**INSTRUCTION:**
Quote the whole listing word for word, please.

**SOURCE MATERIAL:**

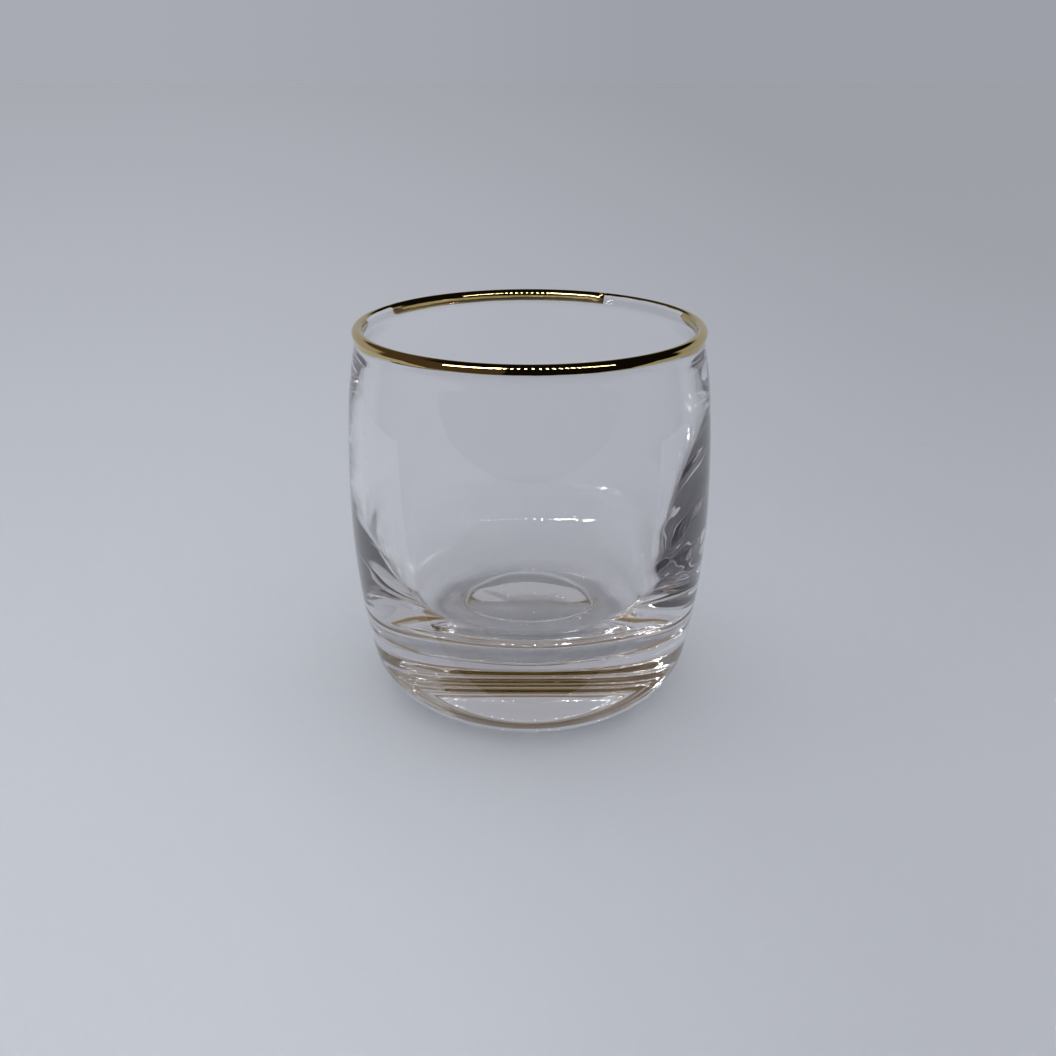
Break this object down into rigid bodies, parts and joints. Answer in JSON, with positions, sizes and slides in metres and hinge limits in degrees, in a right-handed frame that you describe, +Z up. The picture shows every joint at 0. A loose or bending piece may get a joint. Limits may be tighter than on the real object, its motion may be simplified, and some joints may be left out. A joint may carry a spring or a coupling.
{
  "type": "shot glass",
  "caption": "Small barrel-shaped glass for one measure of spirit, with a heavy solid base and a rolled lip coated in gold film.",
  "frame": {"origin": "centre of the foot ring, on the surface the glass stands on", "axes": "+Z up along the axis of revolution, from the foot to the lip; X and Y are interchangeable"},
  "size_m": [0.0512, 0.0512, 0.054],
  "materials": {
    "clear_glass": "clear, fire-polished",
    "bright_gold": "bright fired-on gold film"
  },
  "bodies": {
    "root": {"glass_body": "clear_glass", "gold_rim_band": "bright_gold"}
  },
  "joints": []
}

**WRITTEN REPLY:**
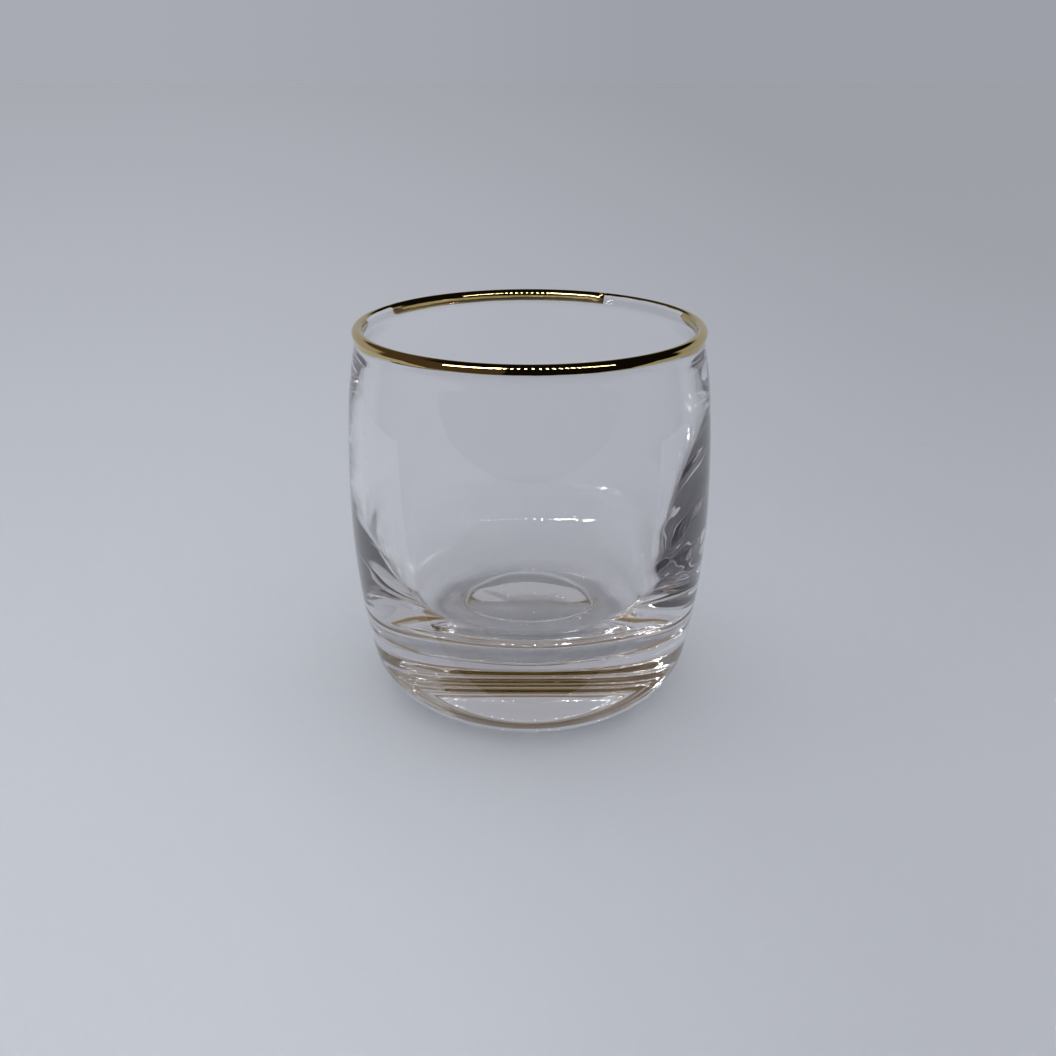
Break this object down into rigid bodies, parts and joints. Answer in JSON, with positions, sizes and slides in metres and hinge limits in degrees, in a right-handed frame that you describe, +Z up. The picture shows every joint at 0. A loose or bending piece may get a joint. Limits may be tighter than on the real object, its motion may be simplified, and some joints may be left out. A joint may carry a spring or a coupling.
{
  "type": "shot glass",
  "caption": "Small barrel-shaped glass for one measure of spirit, with a heavy solid base and a rolled lip coated in gold film.",
  "frame": {"origin": "centre of the foot ring, on the surface the glass stands on", "axes": "+Z up along the axis of revolution, from the foot to the lip; X and Y are interchangeable"},
  "size_m": [0.0512, 0.0512, 0.054],
  "materials": {
    "clear_glass": "clear, fire-polished",
    "bright_gold": "bright fired-on gold film"
  },
  "bodies": {
    "root": {"glass_body": "clear_glass", "gold_rim_band": "bright_gold"}
  },
  "joints": []
}